The current plan, which was open to public submissions until last month, would enable two million potential homes to be developed (though this doesn’t mean they will all be built) in Auckland, with greater density and building heights in some inner-city suburbs, particularly around transport centres.
“There’s aspects that everyone agrees on, right? So like train stations, and to some extent, corridors. No one’s really disagreeing about that,” Seymour said.
“What I find, for as long as I’ve represented Epsom, we’ve polled this extensively, people in Epsom are not anti-intensification, but when you say, ‘oh, we’re going to have a 50m tower in the middle of a whole lot of single-family homes looking into everyone’s backyards and their swing sets and their pools’, they say, ‘well, why would you do that’?
“If you say, ‘well the area around that train station over there is going to go to seven storeys, and then a block out it’s going to go to four storeys and then a block back from that is going to be two storeys’, and they say, ‘oh, okay, so there’s going to be sort of a bit of a pyramid around the train station’. People say, ‘well, that sounds like London’.”
The ‘great tragedy’
The previous Plan Change 78 would have incorporated Medium Density Residential Standards (MDRS), introduced under Labour and initially supported by National, into planning. The MDRS is well known for the ‘3x3’ rule of generally allowing three dwellings of three storeys on sections.
Seymour was among those who rallied against the MDRS, which he has said was a “one-size-fits-all” approach to intensification. As opposition grew to those rules, National changed its policy to allow councils to opt out of the MDRS if they could zone for more housing in other ways.
Last year, the coalition Government allowed Auckland to withdraw Plan Change 78, leading to Plan Change 120.
Seymour said the “great tragedy” had been that after “four years of Wellington intervening in the Auckland planning policies”, it “hasn’t actually had any effect yet”.

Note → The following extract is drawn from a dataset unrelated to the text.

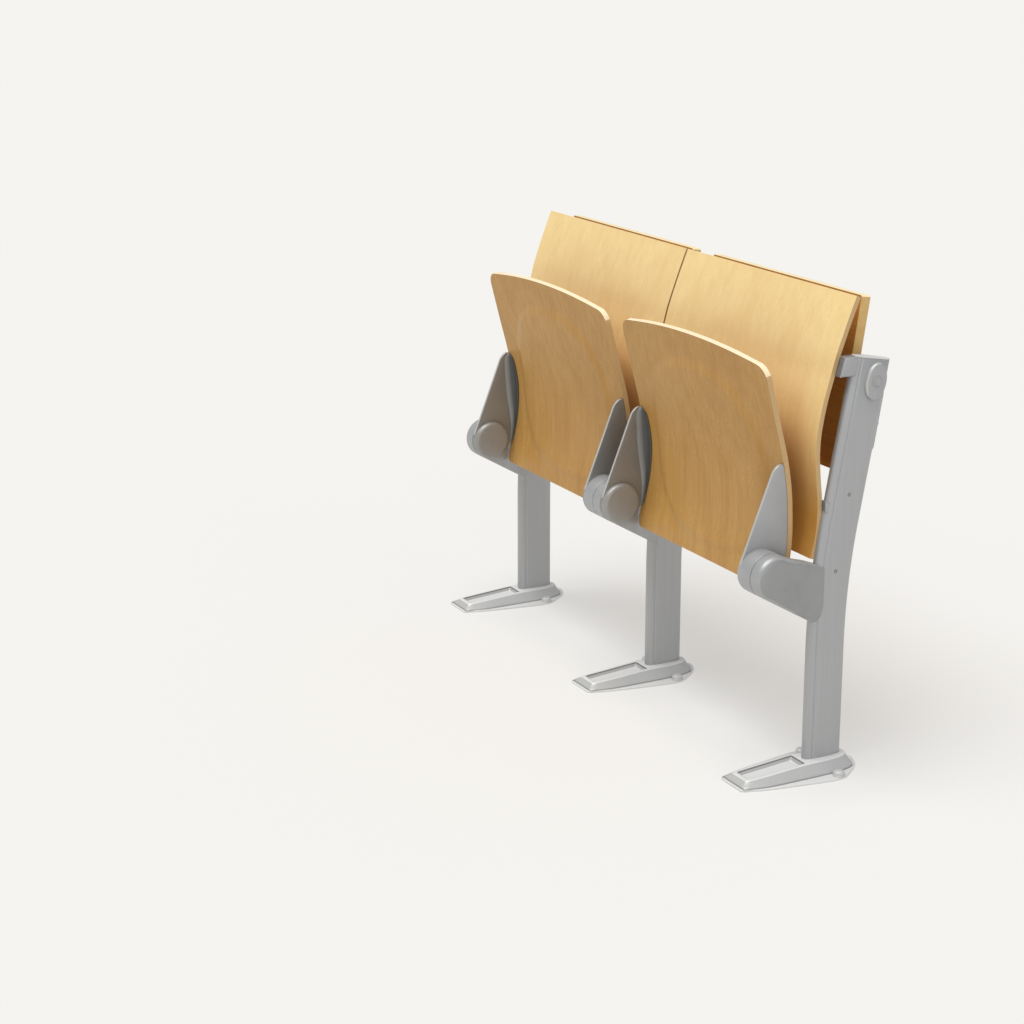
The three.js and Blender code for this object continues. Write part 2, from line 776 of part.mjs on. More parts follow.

“Plan Change 78 barely or didn’t come into effect, so that was the whole 2021 gambit, which was crazy. Now we’ve had Plan Change 120, which appears will be changed.”
He said that if, following the Auckland Unitary Plan passing in 2016, there had been more emphasis placed on improving consent times and infrastructure connections, “then we could probably actually be quite a long way ahead in terms of housing supply than where we are now”.
“That’s the great frustration, and the other thing about it is that these series of sort of symbolic clashes have highly politicised the issue.”
For example, he said if someone doesn’t appear to support enabling two million houses, as Plan Change 120 requires, there is outrage.
“You end up having this kind of symbolic debate rather than a practical debate of how do you actually make it easier to build more houses faster and cheaper, which is what people actually need. I just shake my head at the whole thing.”
Having a “rational debate” was possible, he said, “but we just haven’t because it’s all been about, ‘we’re going to make all of Auckland 3x3’”.
“It’s almost like the display of political force is the point of it. It hasn’t actually led to any more homes getting built.”
On housing affordability, Seymour said he would like to see house price to income ratios come down.
“Whether or not that’s achieved by incomes going up or house prices going down is an argument. I’ve always said, ‘look, the truth is, politicians can’t control it’.”
That’s because, he said, it takes too long for MPs’ actions to impact the market.
“The lead time for politicians to influence that, and then those houses have to actually be built, and they’ve got to go to market, and people got to rebalance supply and demand, then that affects prices.
“That’s not something that you can actually do. I think what we should be doing is just have good policy. If someone can build something, and it’s not going to severely disadvantage what someone else already has, let them build it.”
He said Building and Construction Minister Chris Penk has made progress, like with changes to building material regulations.